In particular, the second holochain would start itself without spawning a new lair keystore, but instead satisfied itself with connecting to the currently running one, even though another holochain process already was connected to it. Gotcha!

The WORKING configuration

So, how did we fix it?

In conductor-config.yml, we changed:
from:

keystore_path: ~

to:

keystore_path: keystore

and in 2-conductor-config.yml, we changed:
from:

keystore_path: ~

to:

keystore_path: keystore2

Now we have defined, for the two conductors, a separate keystore. It is a path which will have a folder actually created at the given path, such as “keystore” and “keystore2”.

This immediately solved the problem, after restarting the conductors, and networking was suddenly working without issue!

Lesson

When you start holochain, you SHOULD always see this message (which is confusing, because it says its an error)
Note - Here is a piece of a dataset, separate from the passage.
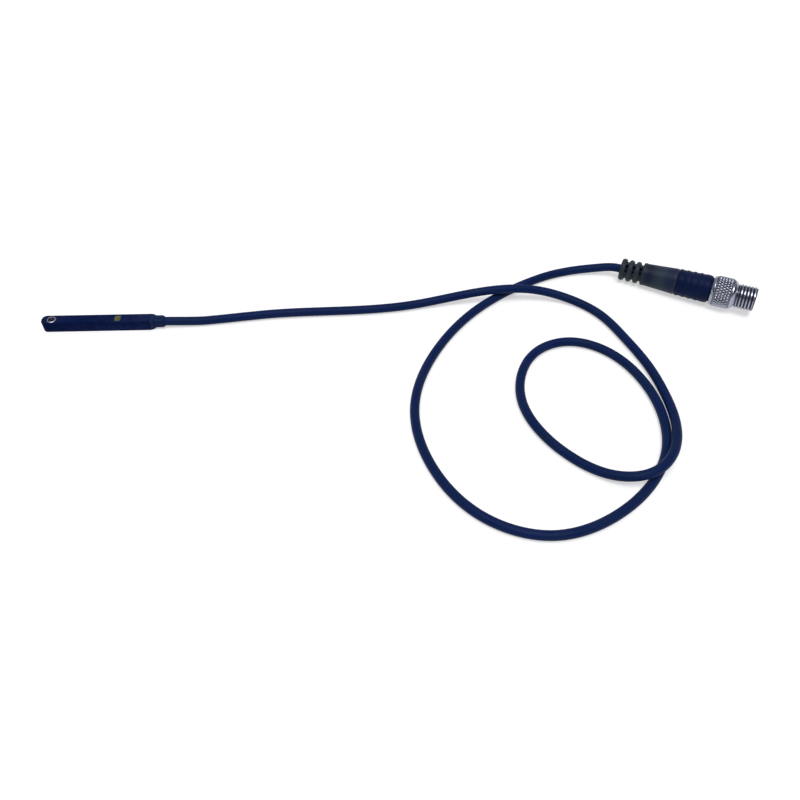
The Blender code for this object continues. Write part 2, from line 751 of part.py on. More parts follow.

Apr 27 18:02:40.677 ERROR lair_keystore_client: error=IpcClientConnectError("/Users/x/code/rsm/acorn/keystore/socket", Os { code: 61, kind: ConnectionRefused, message: "Connection refused" }) file="/Users/x/.cargo/registry/src/github.com-1ecc6299db9ec823/lair_keystore_client-0.0.1-alpha.12/src/lib.rs" line=42

This is a GOOD thing, because it means that holochain WILL, after failing to connect to a “lair”, spawn/start one. And there SHOULD only be one lair keystore per holochain.

e.g. on Mac, if I open Activity Monitor and search for lair there should be the same number of lair processes as holochain processes.
If there are two holochain processes, then it should look like this:

harlan · May 2, 2021, 8:06am

Thanks @Connoropolous ! This is super helpful and exactly what I’m looking for right now!

Connoropolous · May 2, 2021, 4:13pm

Good good you’re welcome. Glad it will serve

tats_sato · June 4, 2021, 2:09pm

This really helps!!

Connoropolous · June 4, 2021, 2:55pm

Did you actually encounter this same thing?

tats_sato · June 5, 2021, 5:46am

Not quite thanks to this post I set different keystore_path right away as adviced here for both conductors before even running the 2 conductors on my computer so I did not even encounter the issue!